Wednesday, February 8, 2006

The ghost of internet past

Whilst working on the latest series of seminars for Netdata and HIE Moray I've been designing a quick 2 minute presentation to sum up the entire history of the web. Of course I made it doubly diffcult by going right back to the invention of the telephone. Well I had to start somewhere, and being as I live in Edinburgh, where better than with Alexander Graham Bell. But when he uttered the famous words "Mr Watson. Come here. I need you" in 1876, he obviously knew he had made a great invention, but just how great he couldn't have known.

Humans love to communicate and time after time any invention that involves communication (even one-way) becomes all pervasive. The postal system, morse code, the telegraph, telephone, radio, TV and the mobile phone have all had a huge effect in bridging the physical gap between one human and another.
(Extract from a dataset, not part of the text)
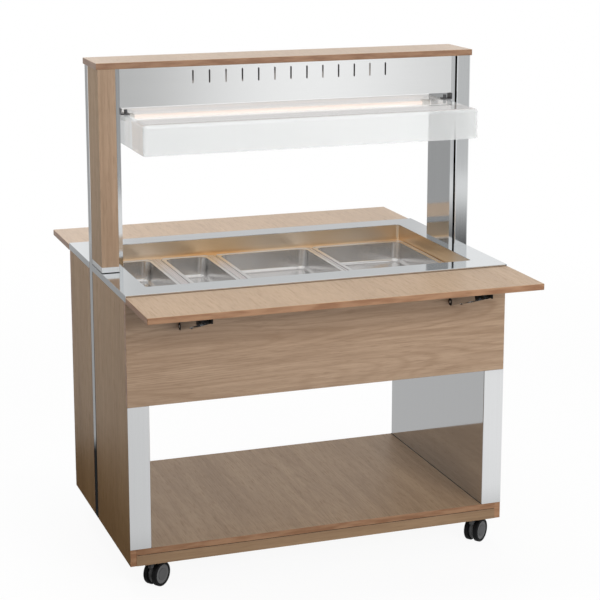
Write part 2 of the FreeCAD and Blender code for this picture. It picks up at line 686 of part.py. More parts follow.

But the internet was also born out of post-war paranoia and justified fear. Paranoia over mother Russia's space exploration and the justified fear of the atomic bomb. And from these negative emotions was born the idea of a communication system which had no hub, no centre point, no 'Achilles Heel' . A self-replicating network of nodes. Destroy one and another takes its place.Thus the internet slowly, amorphously developed and continues to sprout forth its digital tentacles into every aspect of our lives.


Parasitical? Viral? Maybe. But it is more a reflection of your own particular world vision .

I prefer to believe that it creates more than it degrades and that my Edinburgh born fellow citizen, Mr Bell, would have been chuffed indeed.


By the way, what did he need Watson for anyway?